Realization of a Spin Glass in a two-dimensional van der Waals material
Banabir Pal, Ajesh K. Gopi, Yicheng Guan, Anirban Chakraborty, Kajal, Tiwari, Anagha Mathew, Abhay K. Srivastava, Wenjie Zhang, Binoy K. Hazra,, Holger Meyerheim, Stuart S. P. Parkin

TL;DR
This paper reports the first observation of a spin-glass state in a two-dimensional van der Waals material, Fe3GeTe2, demonstrating that such disordered magnetic states can exist in atomically thin layers.
Contribution
It provides experimental evidence of a 2D spin-glass in a vdW material, expanding understanding of magnetic disorder in low-dimensional systems.
Findings
Spin-glass behavior confirmed by AC susceptibility and dynamic effects
Existence of spin-glass state in single-unit-cell Fe3GeTe2
Spin-glass states can be tuned via intercalation in vdW systems
Abstract
Recent advances in van der Waals (vdW) materials have sparked renewed interest in the impact of dimensionality on magnetic phase transitions.

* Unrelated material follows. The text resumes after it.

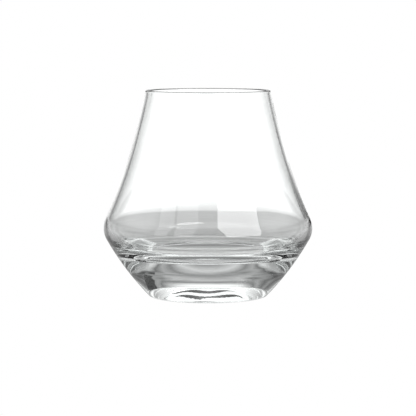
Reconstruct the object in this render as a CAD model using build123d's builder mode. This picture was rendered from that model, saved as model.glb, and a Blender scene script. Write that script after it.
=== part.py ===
"""Whiskey tumbler: one piece of clear soda-lime glass, a tulip bowl on a heavy solid base.

The glass is a body of revolution about +Z. Its origin is the centre of the foot, on the surface
the glass stands on. All sizes are in millimetres.
"""
from build123d import *
import os

os.makedirs("parts", exist_ok=True)

# ---- Overall sizes -------------------------------------------------------------------------
height = 87.0              # foot to lip
rim_radius = 26.5          # outside of the lip
foot_radius = 25.0         # outside of the foot, before its edge is rounded

# ---- Outside: a bellied waist low down, with a wall above and a wall below it ------------------
belly_corner = (45.3, 28.5)   # where the two walls would meet without the rounding
belly_rounding = 9.9          # radius that turns the corner into a smooth belly
upper_wall_bow = 1.8          # the wall above the belly curves inwards, like a tulip
lower_wall_bow = 1.3          # the wall below the belly curves outwards, like a bowl
foot_rounding = 0.8

# ---- Inside: a thin wall, and a bowl that ends in a thick, slightly dished floor ----------------
lip_wall = 1.3                # wall at the lip
bowl_corner = (43.3, 28.6)    # the inside's widest corner, before it is rounded
bowl_rounding = 8.0
floor_corner = (36.4, 19.4)   # where the bowl's side would meet the floor without rounding
floor_rounding = 12.0
floor_height = 18.5           # top of the solid base, on the axis

# ---- Underside: a flat ring to stand on, round a shallow hollow ------------------------------
ring_width = 3.0
hollow_depth = 1.2


def dished_arc(depth_at_axis, edge):
    """A shallow arc that is level on the axis and ends at edge; a quarter of its rise is at half
    of its radius, as on any arc this flat."""
    edge_radius, edge_height = edge
    rise = edge_height - depth_at_axis
    ThreePointArc((0, depth_at_axis), (edge_radius / 2, depth_at_axis + rise / 4), edge)


def tumbler_outline():
    """Half of the section through the axis, as one closed wire in the open BuildLine."""
    lip_bead = lip_wall / 2
    hollow_radius = foot_radius - ring_width
    lip_outside = (rim_radius, height - lip_bead)
    lip_inside = (rim_radius - lip_wall, height - lip_bead)

    Line((0, hollow_depth), (0, floor_height))
    dished_arc(floor_height, floor_corner)
    Line(floor_corner, bowl_corner)
    SagittaArc(bowl_corner, lip_inside, upper_wall_bow)
    ThreePointArc(lip_inside, (rim_radius - lip_bead, height), lip_outside)
    SagittaArc(belly_corner, lip_outside, upper_wall_bow)
    SagittaArc((foot_radius, 0), belly_corner, -lower_wall_bow)
    Line((hollow_radius, 0), (foot_radius, 0))
    dished_arc(hollow_depth, (hollow_radius, 0))


def corner_at(sketch, point):
    """The sketch's vertex at a named corner of the outline."""
    return sketch.vertices().sort_by_distance(Vector(point[0], point[1], 0))[0]


with BuildPart() as tumbler:
    with BuildSketch(Plane.XZ) as section:
        with BuildLine():
            tumbler_outline()
        make_face()
        fillet(corner_at(section.sketch_local, belly_corner), belly_rounding)
        fillet(corner_at(section.sketch_local, bowl_corner), bowl_rounding)
        fillet(corner_at(section.sketch_local, floor_corner), floor_rounding)
        fillet(corner_at(section.sketch_local, (foot_radius, 0)), foot_rounding)
    revolve(axis=Axis.Z)
tumbler.part.label = "tumbler"
export_step(tumbler.part, "parts/tumbler.step")
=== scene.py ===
# %% [markdown]
# # A whiskey tumbler in clear glass
#
# The object is one piece of clear soda-lime glass: a low bellied bowl with a thin wall that draws
# in to a narrower lip, on a heavy solid base. Nothing is fitted to it, so there is one piece to
# make. Almost all of its look is bent light, so the section has to be right, inside as well as
# outside, and the studio round it has to give the glass something to bend.

# %% Load the frame and keep its size
import math

import bpy
import numpy as np
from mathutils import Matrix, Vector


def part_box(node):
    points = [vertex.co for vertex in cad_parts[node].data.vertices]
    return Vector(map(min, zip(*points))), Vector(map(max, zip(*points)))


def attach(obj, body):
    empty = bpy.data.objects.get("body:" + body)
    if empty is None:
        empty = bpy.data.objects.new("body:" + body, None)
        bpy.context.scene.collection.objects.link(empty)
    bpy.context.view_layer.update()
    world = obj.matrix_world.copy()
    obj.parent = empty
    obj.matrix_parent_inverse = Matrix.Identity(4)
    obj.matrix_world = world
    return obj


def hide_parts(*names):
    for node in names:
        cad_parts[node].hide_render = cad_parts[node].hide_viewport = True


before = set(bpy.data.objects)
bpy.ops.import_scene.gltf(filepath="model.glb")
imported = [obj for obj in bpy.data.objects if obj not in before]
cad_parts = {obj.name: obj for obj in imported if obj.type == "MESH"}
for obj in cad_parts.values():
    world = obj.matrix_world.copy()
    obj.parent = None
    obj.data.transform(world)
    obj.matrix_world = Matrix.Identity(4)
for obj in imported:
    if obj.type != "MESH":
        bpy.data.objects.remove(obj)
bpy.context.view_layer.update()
cad_low, cad_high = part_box("tumbler")
MM = 0.001
print("tumbler in the CAD, low corner in mm:", np.round(np.array(cad_low) / MM, 2))
print("tumbler in the CAD, high corner in mm:", np.round(np.array(cad_high) / MM, 2))

# %% [markdown]
# ## The section
#
# A glass like this is blown into a turning mould, so every slice through its axis is the same. It
# could be drawn by hand and spun with a Screw modifier. Here its half section is worked out from a
# few sizes, because the bowl's inside has to sit a known wall thickness within the outside.
# The height comes from the frame, and the other sizes are the ones the glass was designed with.

# %% Sizes, in metres
height = cad_high[2]              # foot to lip
rim_radius = 26.5 * MM            # outside of the lip
foot_radius = 25.0 * MM
belly_corner = (45.3 * MM, 28.5 * MM)   # radius and height where the two outside walls would meet
belly_rounding = 9.9 * MM
upper_wall_bow = 1.8 * MM         # how far the wall above the belly bows off a straight line
lower_wall_bow = 1.3 * MM
foot_rounding = 0.8 * MM

lip_wall = 1.3 * MM
bowl_corner = (43.3 * MM, 28.6 * MM)    # the same corner inside
bowl_rounding = 8.0 * MM
floor_corner = (36.4 * MM, 19.4 * MM)   # where the bowl's side would meet its floor
floor_rounding = 12.0 * MM
floor_height = 18.5 * MM          # the top of the solid base, on the axis

ring_width = 3.0 * MM             # the flat ring it stands on
hollow_depth = 1.2 * MM           # the shallow hollow inside the ring
print("between the two belly corners in mm:", round((belly_corner[0] - bowl_corner[0]) / MM, 1))
print("lip wall in mm:", round(lip_wall / MM, 1))

# %% [markdown]
# ## Arcs and rounded corners
#
# Two tools draw the whole section: an arc that bows off the straight line between two points, and
# a rounding that rolls a circle into a corner until it touches both sides. Both return points, so
# the pieces of the outline can be joined end to end.

# %% Arc and corner tools
CURVE_POINTS = 400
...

While ordered magnetic phases have been demonstrated to survive in the two-dimensional (2D) limit, the quest for a spin-glass with quenched magnetic disorder in lower dimensions has proven elusive. Here we show evidence of a spin-glass emerging from randomly distributed Fe atoms in Fe3GeTe2, the first time such a state has been reported in a vdW material. AC magnetic susceptibility displays a strong frequency dependence indicative of slow spin dynamics. Additional distinctive phenomena, including ageing, chaos, and memory effects, further substantiate the existence of a glassy state. Remarkably, we find that this state persists even in single-unit-cell thick Fe3GeTe2, thereby confirming the existence of a 2D spin-glass. The formation of spin-glass…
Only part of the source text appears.